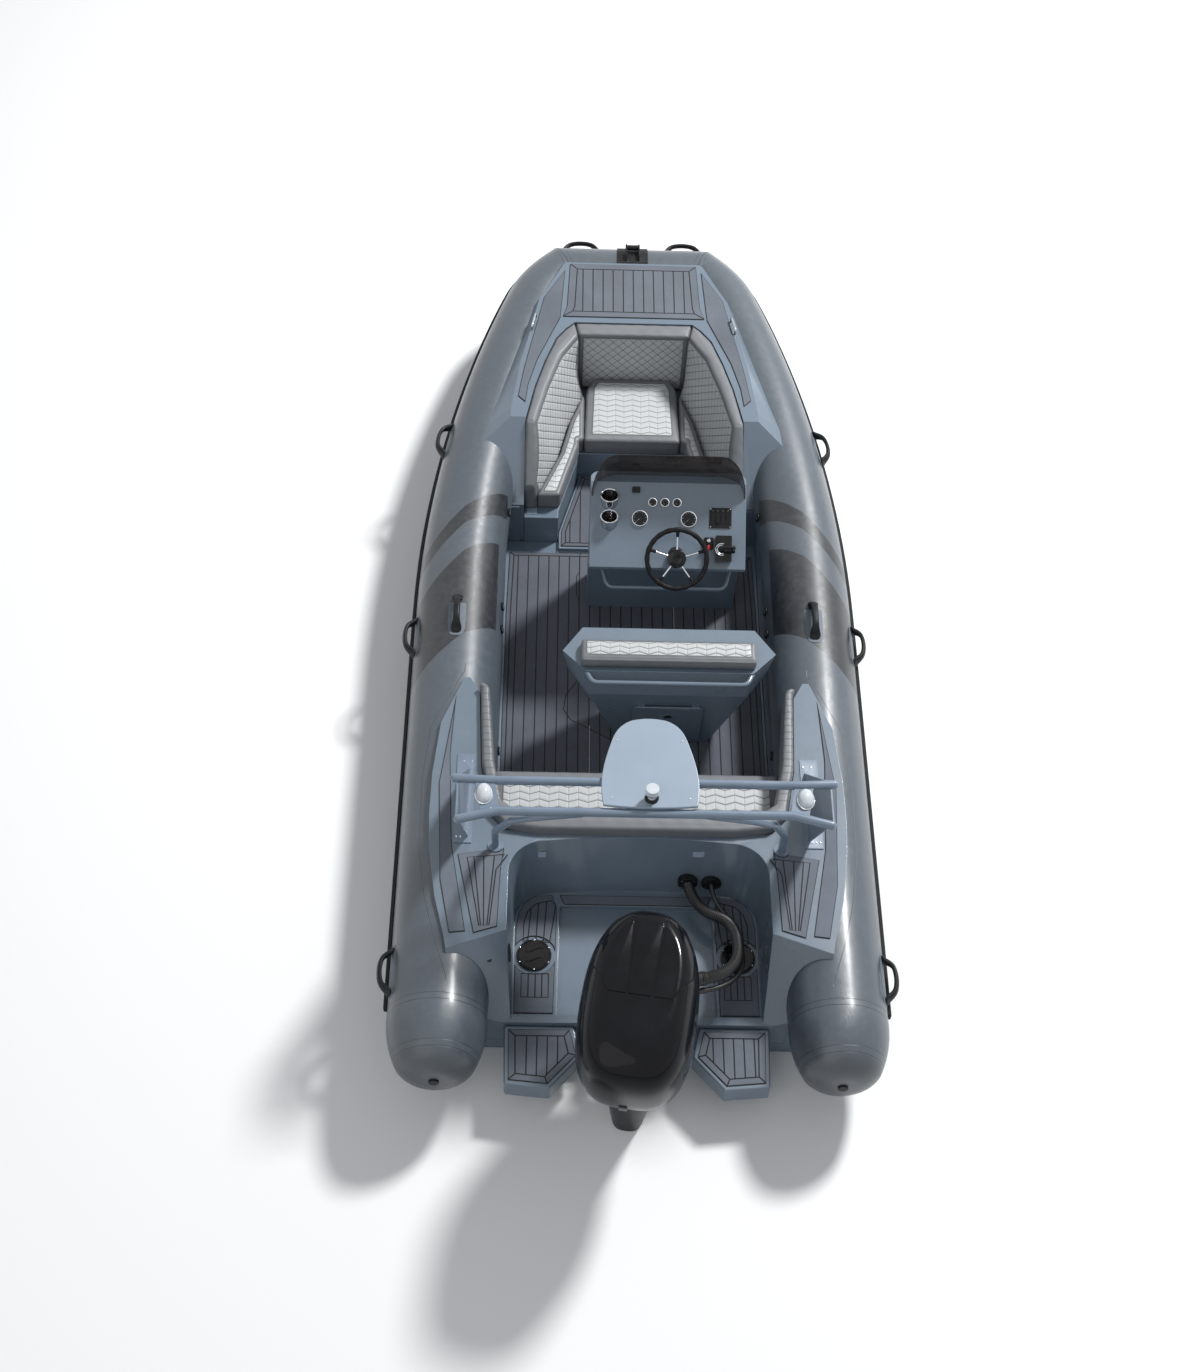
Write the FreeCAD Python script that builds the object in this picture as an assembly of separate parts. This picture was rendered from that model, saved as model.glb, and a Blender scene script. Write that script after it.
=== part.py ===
import FreeCAD, Part
import math
import os

# Rigid inflatable boat with console, bow lounge, stern bench, arch and outboard.
# Millimetres. X to starboard, Y to the bow, Z up. The origin is on the waterline,
# on the centreline, at the aft face of the transom.

# General clearances
SEAT = 0.3            # gap between pieces that rest on each other
CURVED_SEAT = 0.75    # the same on the curved tubes
RUN = 0.05            # radial running clearance of pins and shafts
PAD_T = 6.0           # thickness of the non-slip deck pads

# Buoyancy tubes
TUBE_HALF_SPACING = 1000.0
TUBE_R = 250.0
TUBE_R_BOW = 205.0
TUBE_Z = 390.0
TUBE_RISE = 165.0
RISE_START_Y = 2200.0
RISE_LENGTH = 2800.0
BEND_START_Y = 2550.0
BEND_R = 7438.0
BOW_TUBE_Y = 5210.0
CORNER_START_Y = 4960.0
CORNER_R = 420.0
CONE_LENGTH = 385.0

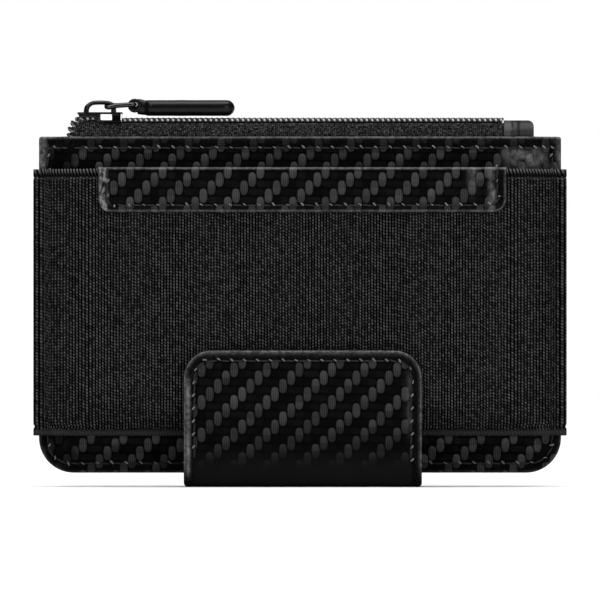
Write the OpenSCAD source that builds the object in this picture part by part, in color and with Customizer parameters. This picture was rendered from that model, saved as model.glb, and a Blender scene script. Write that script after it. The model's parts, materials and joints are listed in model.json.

=======

Exactly reproduce all of the entries above.

**OUTPUT FOR THIS TASK**
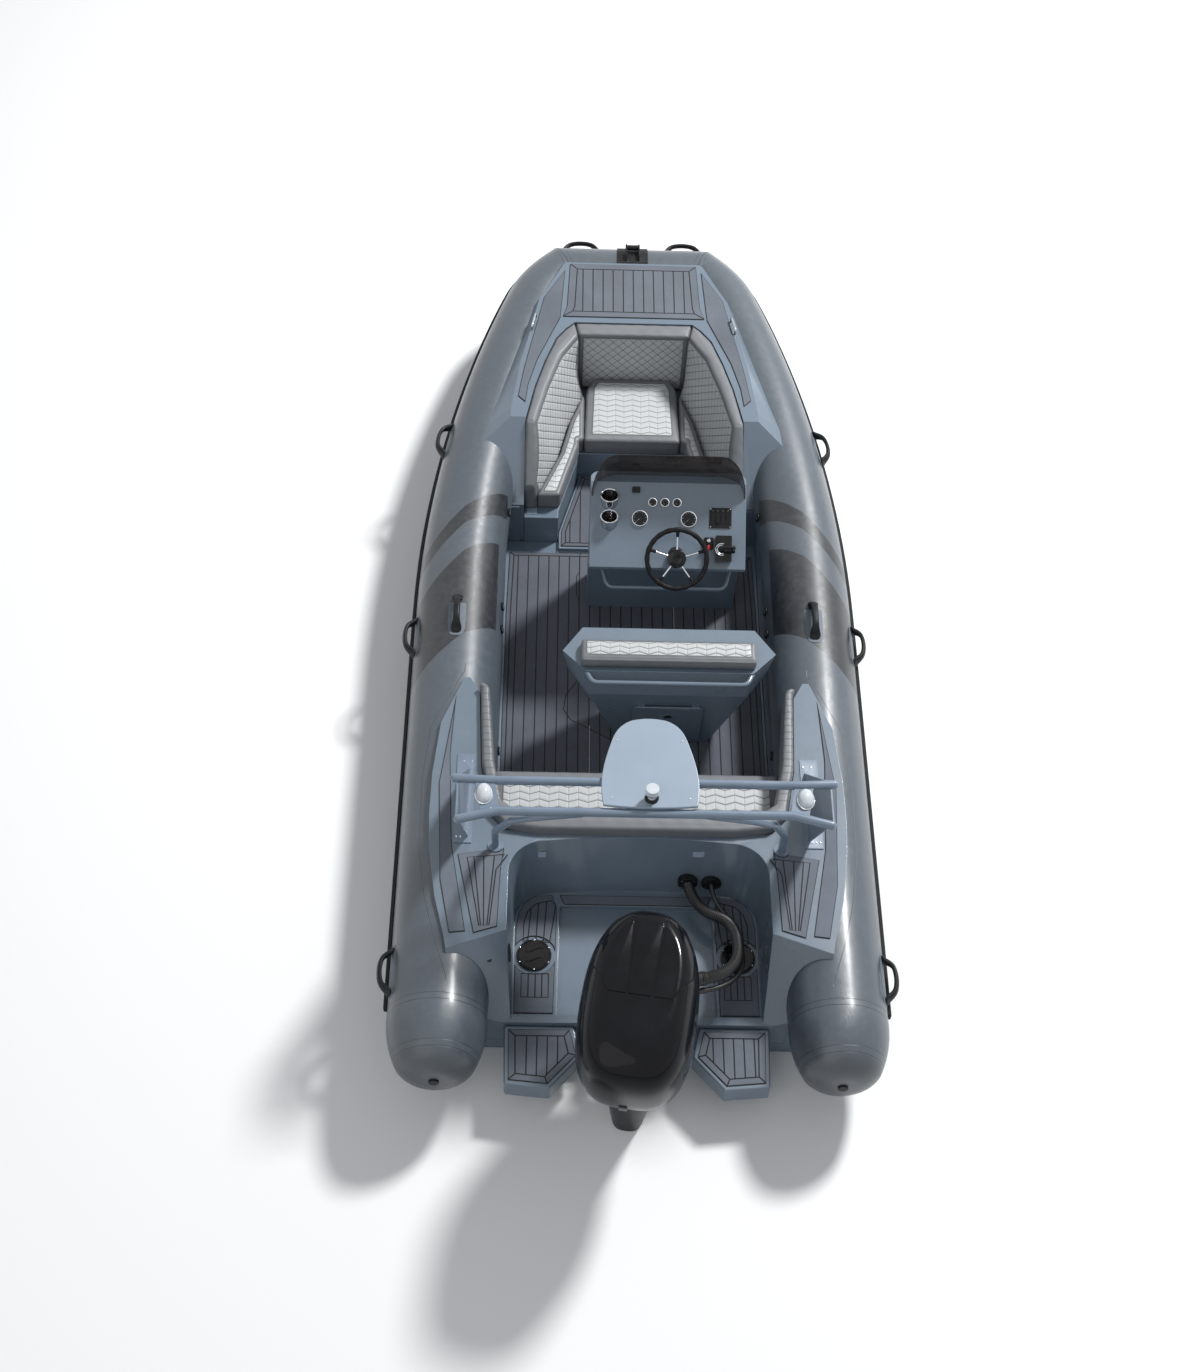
Write the FreeCAD Python script that builds the object in this picture as an assembly of separate parts. This picture was rendered from that model, saved as model.glb, and a Blender scene script. Write that script after it.
=== part.py ===
import FreeCAD, Part
import math
import os

# Rigid inflatable boat with console, bow lounge, stern bench, arch and outboard.
# Millimetres. X to starboard, Y to the bow, Z up. The origin is on the waterline,
# on the centreline, at the aft face of the transom.

# General clearances
SEAT = 0.3            # gap between pieces that rest on each other
CURVED_SEAT = 0.75    # the same on the curved tubes
RUN = 0.05            # radial running clearance of pins and shafts
PAD_T = 6.0           # thickness of the non-slip deck pads

# Buoyancy tubes
TUBE_HALF_SPACING = 1000.0
TUBE_R = 250.0
TUBE_R_BOW = 205.0
TUBE_Z = 390.0
TUBE_RISE = 165.0
RISE_START_Y = 2200.0
RISE_LENGTH = 2800.0
BEND_START_Y = 2550.0
BEND_R = 7438.0
BOW_TUBE_Y = 5210.0
CORNER_START_Y = 4960.0
CORNER_R = 420.0
CONE_LENGTH = 385.0

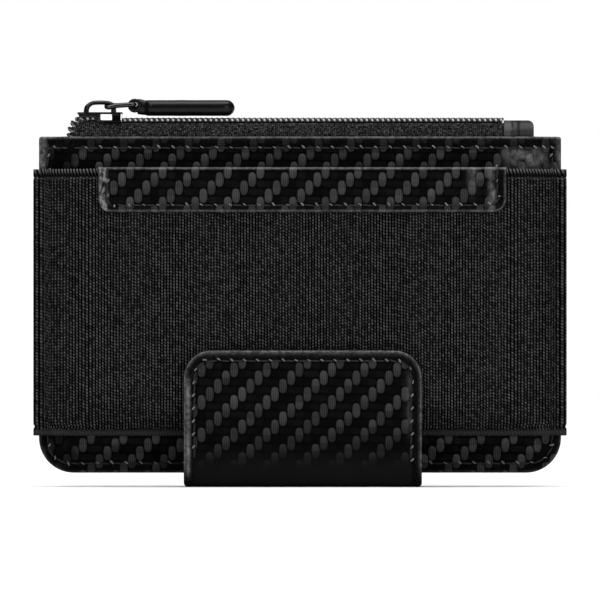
Write the OpenSCAD source that builds the object in this picture part by part, in color and with Customizer parameters. This picture was rendered from that model, saved as model.glb, and a Blender scene script. Write that script after it. The model's parts, materials and joints are listed in model.json.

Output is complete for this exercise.